The red dress on the cover of the album is apparently representing molten lava – how did that come about?

CW: I knew that I wanted that to be reflected in the colour, you know, the colour is just so inspiring. I also wanted the album cover to finally show my face and be reflective of my struggles with stage fright and trying to overcome being able to perform when it isn’t something that comes very natural to me. So on the album cover there is a spotlight and my face is showing but I’m also sort of holding myself, a kind of uncomfortable feeling. I used to wear a veil over my face because I wanted to be invisible when I was on stage, but now I’ve started dressing up and getting into fashion and using it to become that character that feels comfortable.

Does your fascination with death still come across or is it more about the tormented love and healing? What are your thoughts on death?
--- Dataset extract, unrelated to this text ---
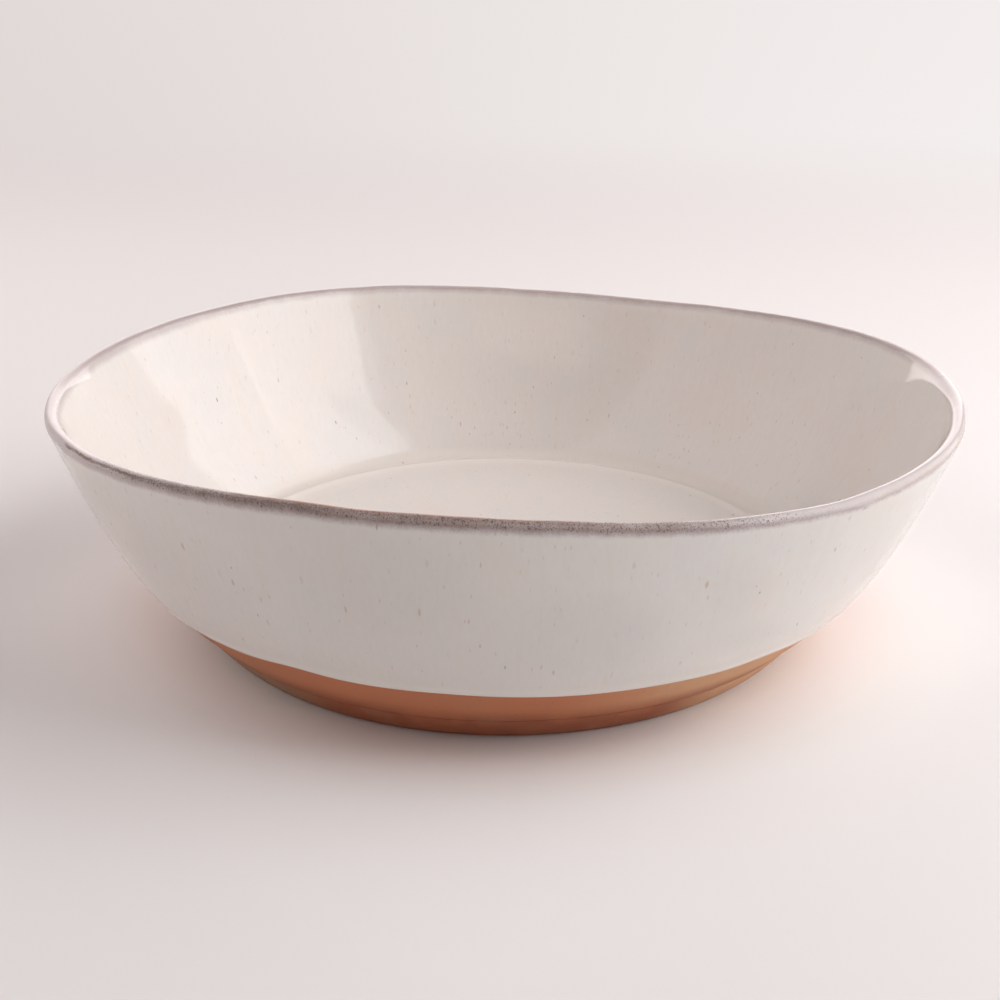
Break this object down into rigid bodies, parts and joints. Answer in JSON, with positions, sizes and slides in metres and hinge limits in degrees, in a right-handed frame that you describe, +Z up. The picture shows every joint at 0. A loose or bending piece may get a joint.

CW: I’ve always had some sort of affinity for the ends of things and thinking about the ends of things. It depends on the song, I try to explore it in different ways. Sometimes when I think about death I’m thinking of it as a physical character that can teach you things and sometimes I’m thinking of it in a finite sense and other times I’m just asking questions that I can’t answer. I don’t really like to state my personal belief, because I change my mind too often, but I imagine something peaceful. Whether it’s a rest or another world or some kind of eternity, it doesn’t seem like a scary thing.

Do you have a favourite cultural or other external source’s version of death?

I wouldn’t say I have a favourite, but I would say that I have experienced things before in very beautiful areas of nature. When I was in Hawaii once, I took a hike up to a big cliff that overlooks these green hills and the ocean. It was in the winter time and everything was green and lush and I could just imagine then what a peaceful thing it must be to die and become a part of nature.